**Set problem:** Transcribe only part of the material below: the lines from the one containing "Recreate this object" through the one containing "angle in degrees.", inclusive, exactly as written.

━━━━━ Exercise input ━━━━━

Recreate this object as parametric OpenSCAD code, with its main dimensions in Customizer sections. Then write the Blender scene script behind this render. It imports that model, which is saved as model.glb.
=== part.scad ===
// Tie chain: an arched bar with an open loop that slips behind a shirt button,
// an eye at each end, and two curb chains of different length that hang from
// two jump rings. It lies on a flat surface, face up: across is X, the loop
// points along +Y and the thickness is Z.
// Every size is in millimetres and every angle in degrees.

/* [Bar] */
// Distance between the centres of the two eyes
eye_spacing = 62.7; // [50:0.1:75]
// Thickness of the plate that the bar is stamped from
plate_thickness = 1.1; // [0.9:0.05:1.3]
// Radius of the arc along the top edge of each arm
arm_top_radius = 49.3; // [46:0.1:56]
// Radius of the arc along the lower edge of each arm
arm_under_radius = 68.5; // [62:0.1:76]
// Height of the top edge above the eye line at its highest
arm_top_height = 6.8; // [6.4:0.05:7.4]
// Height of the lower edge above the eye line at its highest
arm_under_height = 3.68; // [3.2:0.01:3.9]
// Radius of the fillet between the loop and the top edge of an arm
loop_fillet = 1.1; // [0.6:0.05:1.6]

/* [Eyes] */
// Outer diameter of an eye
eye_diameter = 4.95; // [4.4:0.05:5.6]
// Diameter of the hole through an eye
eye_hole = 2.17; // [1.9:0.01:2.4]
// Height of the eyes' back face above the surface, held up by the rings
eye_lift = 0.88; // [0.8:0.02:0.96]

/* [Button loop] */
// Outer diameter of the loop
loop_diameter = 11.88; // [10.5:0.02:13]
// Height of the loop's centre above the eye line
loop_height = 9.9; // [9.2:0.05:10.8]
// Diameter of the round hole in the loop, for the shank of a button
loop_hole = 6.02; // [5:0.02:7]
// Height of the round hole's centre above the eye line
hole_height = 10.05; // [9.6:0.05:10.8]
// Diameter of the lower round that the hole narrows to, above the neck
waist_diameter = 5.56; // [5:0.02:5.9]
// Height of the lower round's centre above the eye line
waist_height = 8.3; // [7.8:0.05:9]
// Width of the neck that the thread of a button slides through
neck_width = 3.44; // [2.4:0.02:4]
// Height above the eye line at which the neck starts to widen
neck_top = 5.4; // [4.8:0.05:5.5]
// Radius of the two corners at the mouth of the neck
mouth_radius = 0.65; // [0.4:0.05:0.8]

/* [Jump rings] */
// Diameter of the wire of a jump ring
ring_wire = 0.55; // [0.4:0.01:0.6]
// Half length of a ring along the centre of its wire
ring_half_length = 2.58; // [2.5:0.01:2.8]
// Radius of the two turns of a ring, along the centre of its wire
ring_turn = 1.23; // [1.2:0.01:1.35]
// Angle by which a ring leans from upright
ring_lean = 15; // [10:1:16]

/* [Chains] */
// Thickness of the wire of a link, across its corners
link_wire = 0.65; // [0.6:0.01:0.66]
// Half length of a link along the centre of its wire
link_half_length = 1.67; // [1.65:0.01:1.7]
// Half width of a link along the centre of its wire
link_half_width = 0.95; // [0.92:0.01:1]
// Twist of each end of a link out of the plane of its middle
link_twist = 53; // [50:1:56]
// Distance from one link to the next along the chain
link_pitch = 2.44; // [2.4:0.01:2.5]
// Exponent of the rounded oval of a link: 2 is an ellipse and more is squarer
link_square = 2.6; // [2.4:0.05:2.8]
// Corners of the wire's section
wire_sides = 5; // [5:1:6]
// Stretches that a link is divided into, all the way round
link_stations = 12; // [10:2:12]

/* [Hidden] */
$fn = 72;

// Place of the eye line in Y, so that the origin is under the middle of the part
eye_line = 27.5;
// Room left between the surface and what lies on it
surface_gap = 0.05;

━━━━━
━━━━━ Exercise input ━━━━━

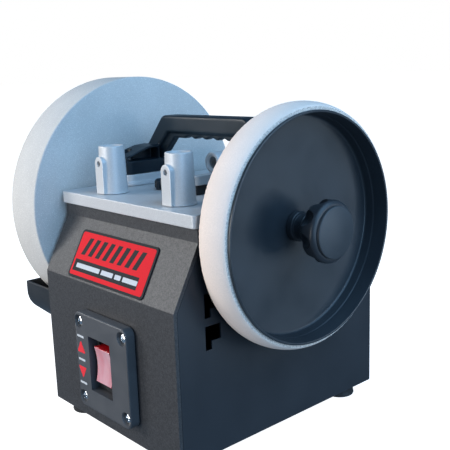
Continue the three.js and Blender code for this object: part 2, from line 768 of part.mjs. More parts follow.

━━━━━

**Solved problem:**
Recreate this object as parametric OpenSCAD code, with its main dimensions in Customizer sections. Then write the Blender scene script behind this render. It imports that model, which is saved as model.glb.
=== part.scad ===
// Tie chain: an arched bar with an open loop that slips behind a shirt button,
// an eye at each end, and two curb chains of different length that hang from
// two jump rings. It lies on a flat surface, face up: across is X, the loop
// points along +Y and the thickness is Z.
// Every size is in millimetres and every angle in degrees.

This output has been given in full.